K2, at 8,611 meters above sea level (28,251 feet), is the second-highest mountain on Earth, after Mount Everest. The mountain has a fatality rate of 29 percent.  K2 had never been summited in the winter, and for good reason. Its dangers include pillars of ice that can turn into avalanches, and a notoriously deadly bottleneck just hundreds of feet below the summit. Considering the hurricane-speed winds the mountain is far more dangerous than Mount Everest.  Summiting K2 in winter was considered the last great unattained achievement in mountaineering. That was before January 2021.
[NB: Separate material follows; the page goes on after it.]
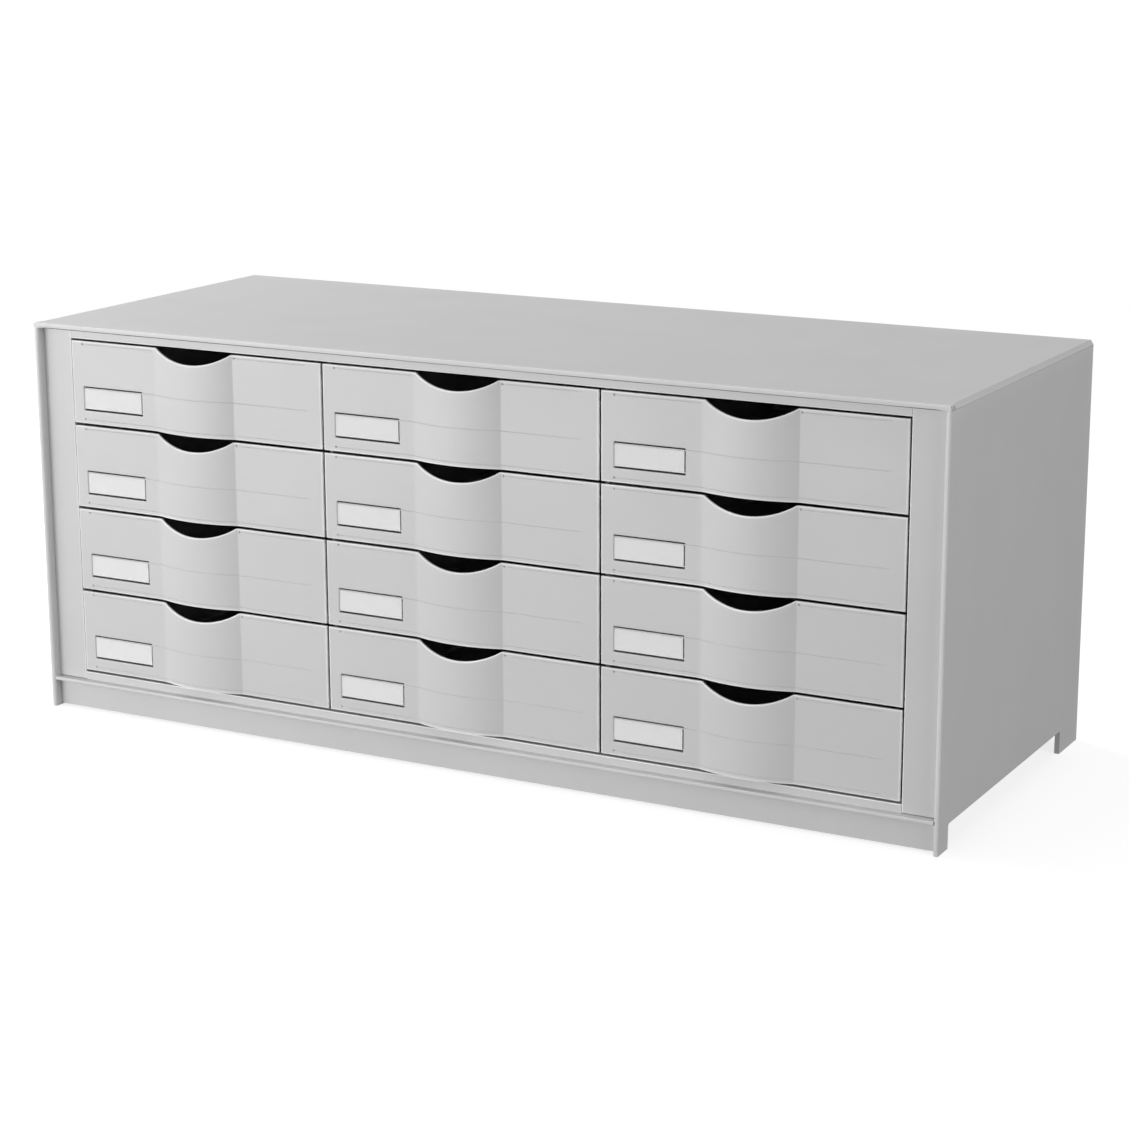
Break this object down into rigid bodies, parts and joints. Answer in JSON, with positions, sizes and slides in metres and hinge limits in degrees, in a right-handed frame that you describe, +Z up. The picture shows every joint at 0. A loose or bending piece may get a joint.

Among the greatest villains in our Torah tradition are the Meraglim, the spies that investigated the Land and gave a negative report. But if we look closer at their exact words, we may wonder where exactly they went wrong. The Alexander Rebbe, the Yismach Yisroel, notes that the Meraglim first conceded that if Bnei Yisroel were worthy, it will be tovah ha’aretz m’od, a land of kedusha and tahara. However, if they were not, then Efes, ki az ha’am, there is also tumah, there are temptations, challenges.  The Meraglim’s presentation essentially went like this: What if we are unworthy, what if we come up short, what if we aren’t up to the test and don’t have what it takes?  There is a possible reward if we go to the land, but there is also great risk.  Maybe we should just stay here.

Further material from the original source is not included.